Valentine’s day is upon us. In, like, 2 weeks. If you have a partner or a significant other you will have an opportunity to celebrate your coupledom on one of the most consumerist holidays of the year. Well, not holidays, given that it is a regular work/ school day. What it is however, is a very special day and whether you are or aren’t in favour of it, you must agree that it does come with a certain sense of obligation to shower your friend-you’re-attracted-to-and-are-dating with romantic overtures.
I’m a big supporter of the notion that romance is a subjective experience; what one person will find romantic and touching the other might view as cliché and tacky. I do advocate for using your knowledge of your romantic pal to create or buy something that shows you’ve put some thought into the gift. Hence, I thought that the more helpful alternative to writing about what “girls think is romantic” would be a list of popular gifts with my subjective opinion on them. Y’welcome.
- Jewellery. Is. Super. Risky. And is it really thoughtful? I have once seen a girl compare a gift of jewellery to public proposals; she saw both as emotional blackmail. Especially if it’s pricey. The pressure to react positively is exacerbated by the cost of the gift. An ungrateful response would make everyone think you’re an empathy-lacking harpy. I don’t know if I would go as far as to equate jewellery with emotional blackmail though. Personally, my reaction would be somewhere along the lines of, “that’s so much money I could have spent on books“. But if they like jewellery and you’re confident that you know their taste, go for it!
- Chocolates. Are nice. Usually a safe bet, I would say. Unless your heart’s desire is on a diet. Then chocolates are probably less nice.
- Flowers. I have a lot of feelings about flowers. Most of them negative but I’ll admit that I’m probably not the most representative example when it comes to my gender. My mother loves flowers. So does my cousin and aunt and grandma. If you know what your potential soulmate’s favourite flowers are, I’d encourage you to procure these as your V-day gift, unless it’s lilies and they own a cat.
- A single piece of fruit, unadorned, presented on a crimson velvety pillow. A+
- Movie. Do they like chick-flicks? Probably not. Not many people do, these days. I would recommend seeing Ladybird, if you’re not afraid to cry in front of your date, or The Shape Of Water, if you don’t have (or are) a male partner who is also likely to ruin the experience by saying “why would this woman be attracted to a fish monster when there are perfectly good human men around?“. Now I’m regretting that I didn’t think to make this post about all the movies that you can see on Valentine’s, based on their potential risks and merits in a romantic scenario. I have very many feelings about movies but very few on general modern romance. The Phantom Thread has such a magnificent soundtrack! Sorry, I will stop now. But do see Call me by your name. Enough!

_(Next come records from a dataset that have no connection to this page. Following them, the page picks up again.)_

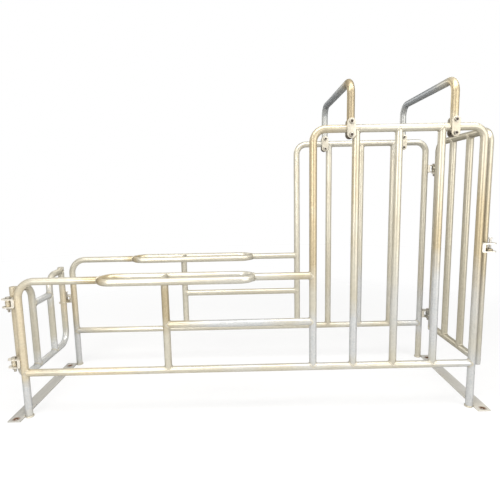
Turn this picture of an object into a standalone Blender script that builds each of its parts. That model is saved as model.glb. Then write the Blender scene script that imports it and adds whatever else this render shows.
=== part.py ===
"""Sow mating stall: two bent-tube side panels, two arches and two swinging gates.

Metres, +Z up, +X from the low rear end towards the tall head end.
The origin is the middle of the rear floor bar's underside.
"""
import math

import bmesh
import bpy
from mathutils import Vector

# Overall frame
LEG_SPACING = 2.100
PANEL_SPACING = 0.600
UPRIGHT_FROM_REAR_LEG = 0.672
POST_FROM_REAR_LEG = 1.350
LOWER_RAIL_HEIGHT = 0.219
MID_RAIL_HEIGHT = 0.439
LOW_RAIL_HEIGHT = 0.655
TOP_RAIL_HEIGHT = 1.302
HEAD_BAR_COUNT = 3

# Tube stock and bends
TUBE_DIAMETER = 0.0337
TUBE_WALL = 0.0026
OPEN_END_DEPTH = 0.040
STRUT_DIAMETER = 0.0269
LOW_BEND_RADIUS = 0.080
TALL_BEND_RADIUS = 0.055
ARCH_BEND_RADIUS = 0.060

# Rest loop let into each low rail
LOOP_FROM_REAR_LEG = 0.383
LOOP_LENGTH = 0.690
LOOP_WIDTH = 0.120

# Flat bars on the floor
FLOOR_BAR_WIDTH = 0.060
FLOOR_BAR_THICKNESS = 0.006
FLOOR_BAR_NEAR_OVERHANG = 0.050
FLOOR_BAR_FAR_OVERHANG = 0.010
FLOOR_BAR_HOLE_RADIUS = 0.007
FLOOR_BAR_HOLE_OFFSET = 0.030

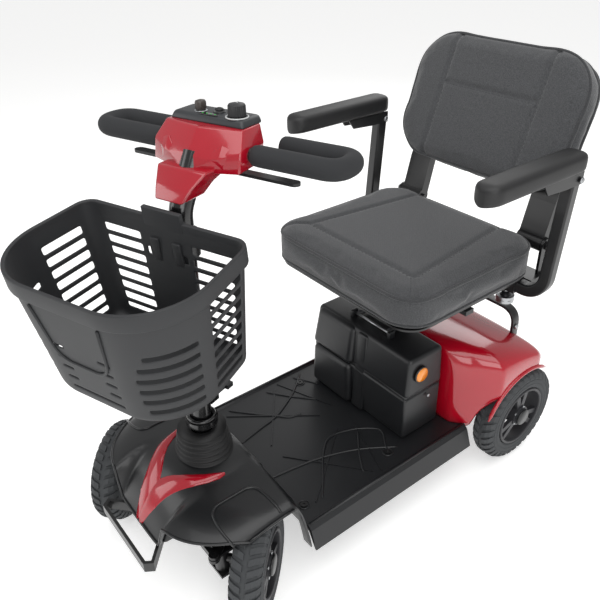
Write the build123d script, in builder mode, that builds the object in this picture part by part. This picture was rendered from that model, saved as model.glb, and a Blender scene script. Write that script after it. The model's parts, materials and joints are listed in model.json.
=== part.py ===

- Romantic dinner. Look, listen. I literally just looked up what day Valentine’s day falls on in my laptop calendar and it’s not looking good, chief. It’s Wednesday. That’s literally the middle of the week. Will your lover have enough mental, physical and emotional energy to go out after work? Maybe. I wouldn’t. It’s only Tuesday and I just had a giddy chuckle at the thought of going to bed before 10pm tonight. I can’t wait. Consider if your partner might appreciate a night in; ordering fancy takeout or a home-cooked meal might be better. Or not? Depends on who you decided to romance.
- A handwritten poem. The best idea thus far. I’m unironically recommending this. Even the worst original poem is better than all of the options I’ve just listed.
- A hand-drawn portrait of your beloved. I sometimes think back to the time, more than a decade ago when I was in high school, when my teacher went around the class asking what are some of the random acts of kindness that we can show a fellow human being. I was one of the last people left to answer, so, the class having exhausted all of the most logical options, I answered that personally I’m really good at art so I could draw them a picture for free. My answer was met with mocking laughter and to this day I’m resentful. This experience is in no way impacting on my current answer. A hand-drawn portrait is objectively a wholesome gift and I do recommend it regardless of your drawing skills.